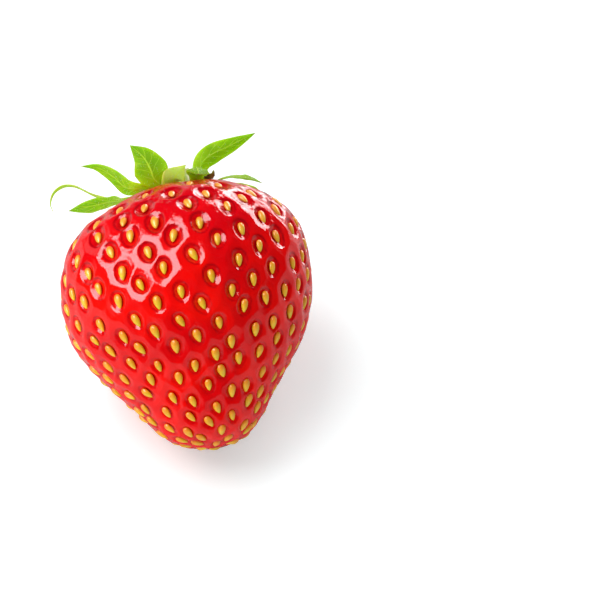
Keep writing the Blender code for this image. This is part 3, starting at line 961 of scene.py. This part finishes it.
@dataclass
class Sepal:
    """One sepal: a thin leaf with a sunken midrib, wavy margins and a drawn-out point.

    The midrib's points and the width are in mm in the fruit's frame, the rolls about the midrib in degrees.
    The foot's share is its width against the full one. The blade draws in from taper_from, a share of its
    length, along a curve of the power taper_power. Its margins stand up by cup and wave by waves, as shares
    of its half width: one slow wave against the other margin's, and one quick one with it. pale is how much
    its green gives way to the washed-out one.
    """

    name: str
    midrib: tuple[tuple[float, float, float], ...]
    width: float
    foot_share: float
    roll_foot: float
    roll_tip: float
    cup: float
    taper_from: float = 0.35
    taper_power: float = 1.7
    waves: float = 0.06
    pale: float = 0.03
    cup_power: float = 1.6
    wave_power: float = 3.0
    wave_start: float = 0.3
    wave_rates: tuple[float, float] = (17.0, 31.0)
    wave_share: float = 0.6
    foot_length: float = 0.42
    least_width: float = 0.03
    thickness: float = 0.30 * MM
    margin_thinning: float = 0.72
    tip_thinning: float = 0.55
    groove: float = 0.22
    groove_width: float = 0.16 * MM
    length_cells: int = 72
    width_cells: int = 18

    def outline(self, along: np.ndarray) -> np.ndarray:
        """How wide the blade is.

        Args:
            along: Shares of the sepal's length.

        Returns:
            Its width there, as a share of the full width.
        """
        foot = self.foot_share + (1.0 - self.foot_share) * smoothstep(along / self.foot_length)
        drawn = np.clip((along - self.taper_from) / (1.0 - self.taper_from), 0.0, 1.0)
        return foot * np.maximum(1.0 - drawn ** self.taper_power, self.least_width)

    def axes(self, midrib: np.ndarray, along: np.ndarray) -> tuple[np.ndarray, np.ndarray]:
        """Which way the blade faces, rolled about its midrib as grown.

        Args:
            midrib: The midrib's points.
            along: Their shares of the length.

        Returns:
            Unit vectors to the side and out of the face, one of each for every point.
        """
        tangent = unit(np.gradient(midrib, axis=0))
        sideways = np.cross((0.0, 0.0, 1.0), unit(midrib[0] * (1, 1, 0)))
        side = unit(sideways - (tangent @ sideways)[:, None] * tangent)
        face = np.cross(tangent, side)
        roll = np.radians(self.roll_foot + (self.roll_tip - self.roll_foot) * along)[:, None]
        return side * np.cos(roll) + face * np.sin(roll), face * np.cos(roll) - side * np.sin(roll)

    def section(self, along: np.ndarray, across: np.ndarray, upper: np.ndarray) -> tuple[np.ndarray, ...]:
        """How far the skin lies to the side of the midrib and above it.

        Args:
            along: Shares of the length, as a column.
            across: Places from margin to margin, -1 to 1, as a row.
            upper: 1 on the face and -1 underneath, for each place across.

        Returns:
            The distances to the side and above, for each place along and across.
        """
        half, off = 0.5 * self.width * MM * self.outline(along), np.abs(across)
        wide = half * across
        slow, quick = self.wave_rates
        wave = np.sin(along * slow + self.width) * np.sign(across) + self.wave_share * np.sin(along * quick)
        bend = self.cup * half * off ** self.cup_power
        bend = bend + self.waves * half * wave * off ** self.wave_power * smoothstep(along / self.wave_start)
        thick = 0.5 * self.thickness * (1.0 - self.margin_thinning * off ** 2)
        thick = thick * (1.0 - self.tip_thinning * along)
        sunk = self.groove * self.thickness * np.exp(-((wide / self.groove_width) ** 2)) * (1.0 - along)
        return wide, bend + thick * upper - sunk

    def build(self, shape: FruitShape, finish: bpy.types.Material) -> bpy.types.Object:
        """Makes the sepal as one closed thin skin.

        Args:
            shape: The fruit that it grows on.
            finish: Its material.

        Returns:
            The finished piece.
        """
        midrib = curve_through(np.array(self.midrib) * MM, self.length_cells + 1)
        along, over = np.linspace(0.0, 1.0, len(midrib)), np.linspace(-1, 1, self.width_cells + 1)
        across, upper = np.concatenate([over, over[::-1]]), np.repeat((1.0, -1.0), len(over))
        side, face = self.axes(midrib, along)
        wide, lift = self.section(along[:, None], across, upper)
        rings = midrib[:, None] + side[:, None] * wide[..., None] + face[:, None] * lift[..., None]
        mesh = closed_skin(self.name, shape, rings, (rings[0].mean(axis=0), rings[-1].mean(axis=0)))
        count, around = rings.shape[:2]
        for name, values, ends in (
            ("along", np.repeat(along, around), (0.0, 1.0)),
            ("across", np.tile(across, count), (0.0, 0.0)),
            ("side", np.tile(0.5 + 0.5 * upper, count), (0.5, 0.5)),
            ("pale", np.full(count * around, self.pale), (self.pale, self.pale)),
        ):
            write_attribute(mesh, name, np.concatenate([values, ends]))
        return new_piece(self.name + "_leaf", mesh, finish)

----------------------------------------

REQUIREMENT: Set down verbatim only the lines between the start of the data above and the line with "a drawn-out point.", both boundaries included.

RESPONSE TO THE EXERCISE:
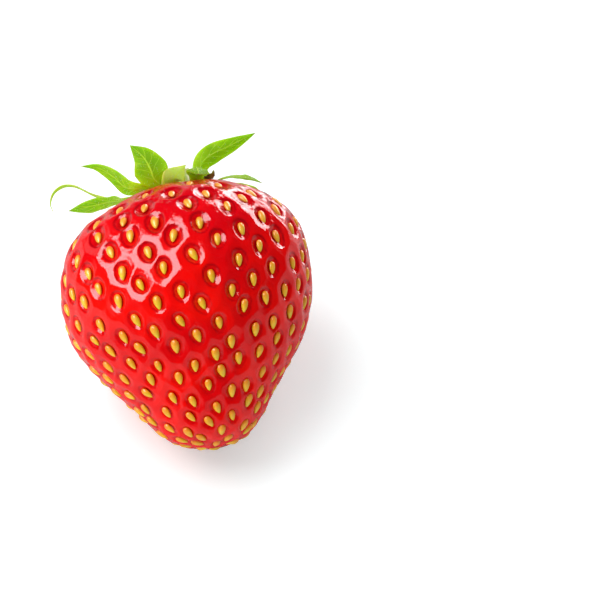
Keep writing the Blender code for this image. This is part 3, starting at line 961 of scene.py. This part finishes it.
@dataclass
class Sepal:
    """One sepal: a thin leaf with a sunken midrib, wavy margins and a drawn-out point.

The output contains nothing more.